Les Mexicains peuvent-il encore échapper à l’américanisation 

« Le projet mexicain des temps modernes fut inauguré par la Conquista, poursuivi par l’Indépendance, puis la Revolucíon. Cependant, le personnage symbolique du guerrero à cheval sous son sombrero, à l’image de Zapata et Pancho Villa, laisse la place à celui du narcotrafiquant, comme « El Chapo » Guzman, le plus puissant des parrains mexicains. La corruption gangrène le pays entier au point qu’on le désigne désormais comme un Narco-État. 

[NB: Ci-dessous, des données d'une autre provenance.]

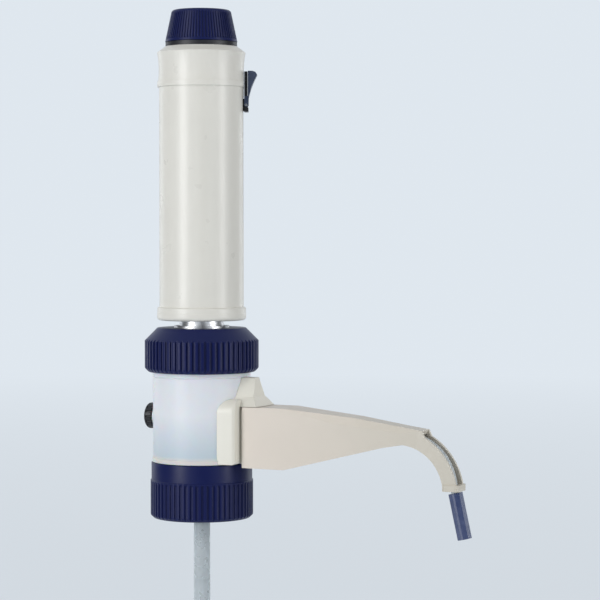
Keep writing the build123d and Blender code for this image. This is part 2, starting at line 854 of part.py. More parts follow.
with BuildPart() as slider_lever:
    with BuildSketch(slider_plane):
        with BuildLine():
            Polyline(
                (lever_pin_offset + lever_round, lever_pin_height),
                (lever_pin_offset + lever_foot, lever_pin_height),
                *lever_front,
                *lever_flare,
                (lever_back, lever_flare[-1][1]),
                (lever_back, lever_web_bottom),
                (lever_pin_offset - lever_round, lever_web_bottom),
                (lever_pin_offset - lever_round, lever_pin_height),
            )
            ThreePointArc(
                (lever_pin_offset - lever_round, lever_pin_height),
                (lever_pin_offset, lever_pin_height - lever_round),
                (lever_pin_offset + lever_round, lever_pin_height),
            )
        make_face()
    extrude(amount=slider_width / 2, both=True)
    with BuildSketch(slider_plane):
        with Locations((lever_pin_offset, lever_pin_height)):
            Circle(lever_pin_radius + slide_fit)
    extrude(amount=slider_width, both=True, mode=Mode.SUBTRACT)
    with BuildSketch(Plane.XY.offset(slider_bottom).rotated((0, 0, slider_direction))):
        with Locations((slider_back - cutter_margin, 0)):
            Rectangle(2 * slider_back, tongue_width + 2 * running_gap, align=(Align.MIN, Align.CENTER))
    extrude(amount=lever_web_bottom - slider_bottom, mode=Mode.SUBTRACT)

# Scale strip: a thin curved plate beside the slot

with BuildPart() as scale_strip:
    with BuildSketch(Plane.XY.offset(scale_strip_bottom)):
        with BuildLine():
            strip_start = slider_direction + scale_strip_start
            inner = CenterArc((0, 0), sleeve_radius, strip_start, scale_strip_angle)
            outer = CenterArc((0, 0), sleeve_radius + scale_strip_thickness, strip_start, scale_strip_angle)
            Line(inner @ 0, outer @ 0)
            Line(inner @ 1, outer @ 1)
        make_face()
    extrude(amount=scale_strip_top - scale_strip_bottom)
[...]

Les Mexicains, du fait de leur situation géographique, peuvent-il encore échapper à l’américanisation qui gagne toutes les sociétés via les conglomérats médiatiques et les accords commerciaux ? Le Mexique va-t il suivre la voie de l’acculturation ? »

Gageons que les références et les mythes bien mis en place par tous les artistes exposés au Grand-Palais seront assez forts pour en préserver encore le pays. 
L’expo ferme ses portes le 23 janvier.